Melvyn Minnaar | 2 July 2024
The astounding arrogance of so many winemakers who sit back and say “I think this beauty in the bottle which I created needs to be sold for R(fill in the hundreds) seems to me to be either super egotistical delusion or a sell-out of the culture they’ve embedded themselves in to make a living and career. It certainly blind-sights the reality of living in a country called South Africa with its thousands under the poverty line.
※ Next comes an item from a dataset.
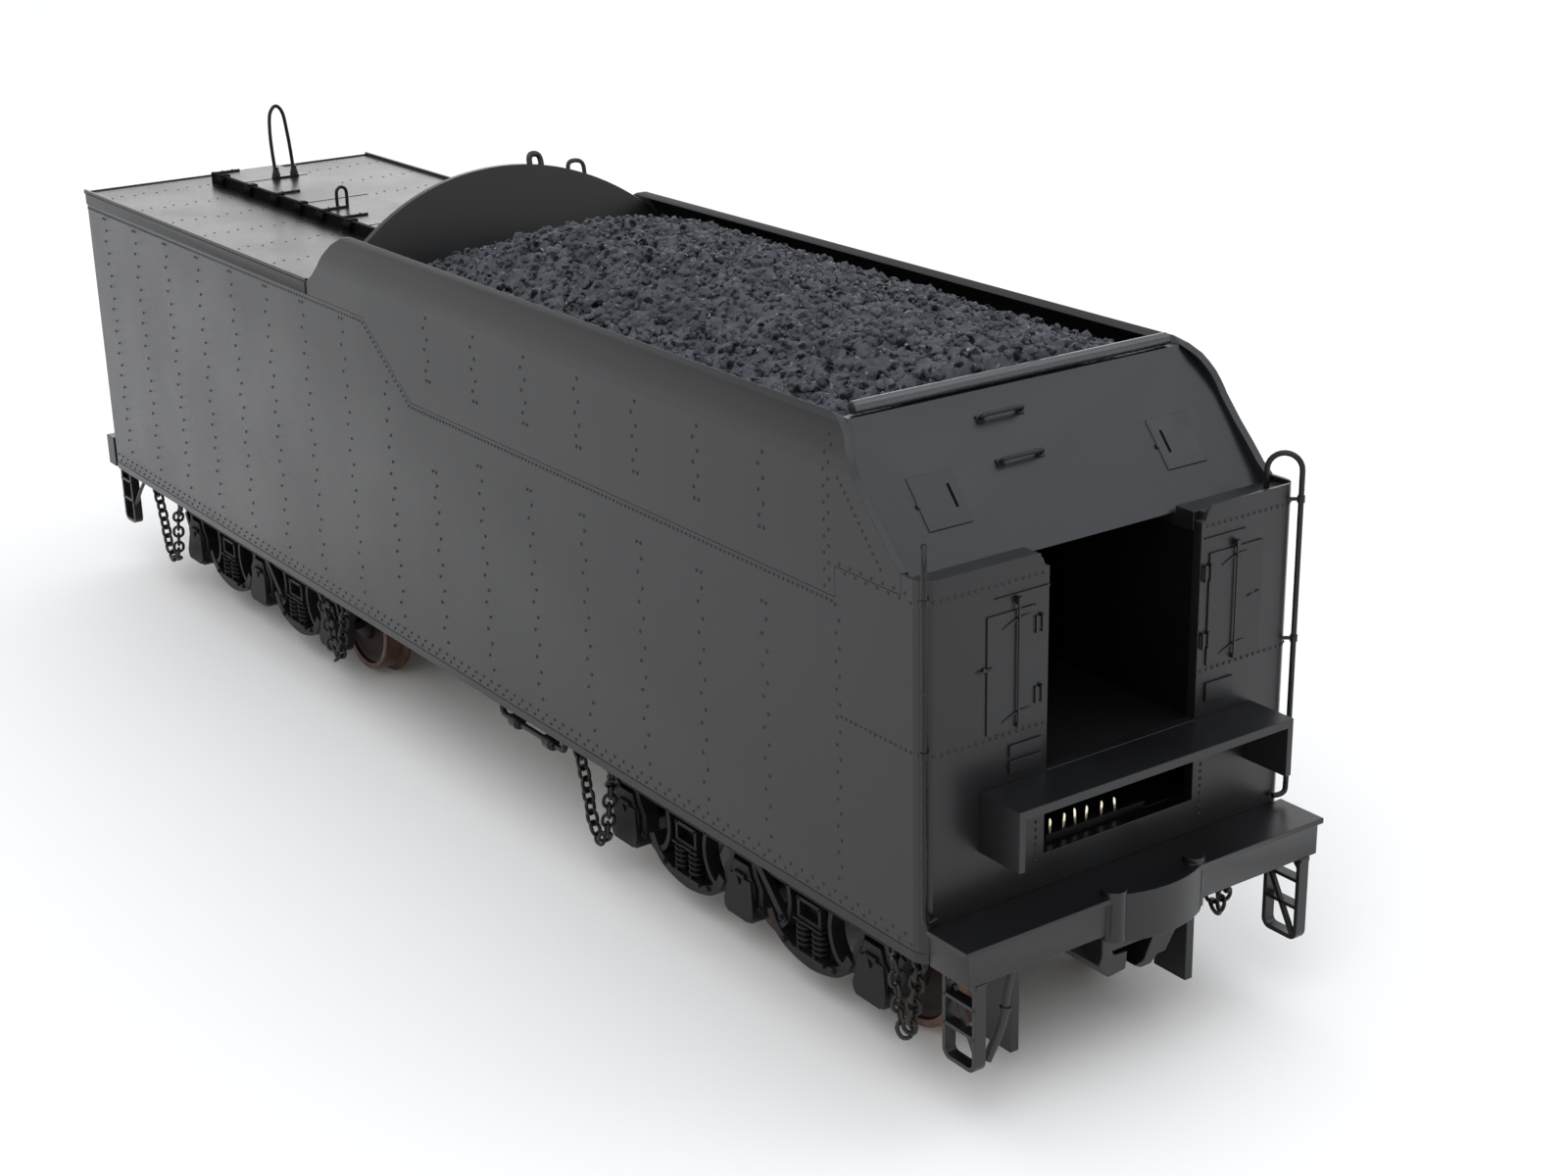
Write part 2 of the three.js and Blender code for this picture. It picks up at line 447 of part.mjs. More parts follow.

I often wonder what the housekeeper thinks when she finds that empty bottle in the morning with the price tag of R400.
Jos | 2 July 2024
That’s capitalism… and if it makes you feel any better, the housekeeper probably has no idea that the bottle cost more than their daily wage.
Jen | 4 July 2024
You are incredibly, incredibly misinformed if you are of the opinion that winemakers set the wine retail prices
MM | 4 July 2024
Sounds a bit odd that winemakers don’t decide on pricing. But surely Caesar Capitalism consults with them.
Jen | 5 July 2024
Normally wine retail prices are set by the farm owners or whoever is in charge of sales and retail in the holding company that owns the wine farm – very seldom does a winemaker in South Africa set their own wine sales prices. Interestingly, your competitors also hold a big influence on your wine retail prices – which is why you would find brands such as Kleine Zalze, Robertson Wines, Durbanville Hills, Diemersdal, Beyerskloof etc all peddling their entry levels at the same price point, with a much more inflated ultra-premium range and one or two more expensive top-tier wines. Breaking down the actual cost of production is also quite informative, a 225L barrel goes for about 700-1000 Euro a piece, a bottle can price anything from R7 to R50 a bottle, labels can cost about R3-R5, Corks vs screwcaps etc… very few producers inflate their wine prices because of a winemaker’s ego. In any case, we are incredibly privileged in RSA to be able to purchase wines at an ‘entry level’ price that exhibit amazing quality. I can guarantee you that this is not the case in California – where you pay cheap for low quality wines and pay an absurd amount of money for a decent bottle of wine.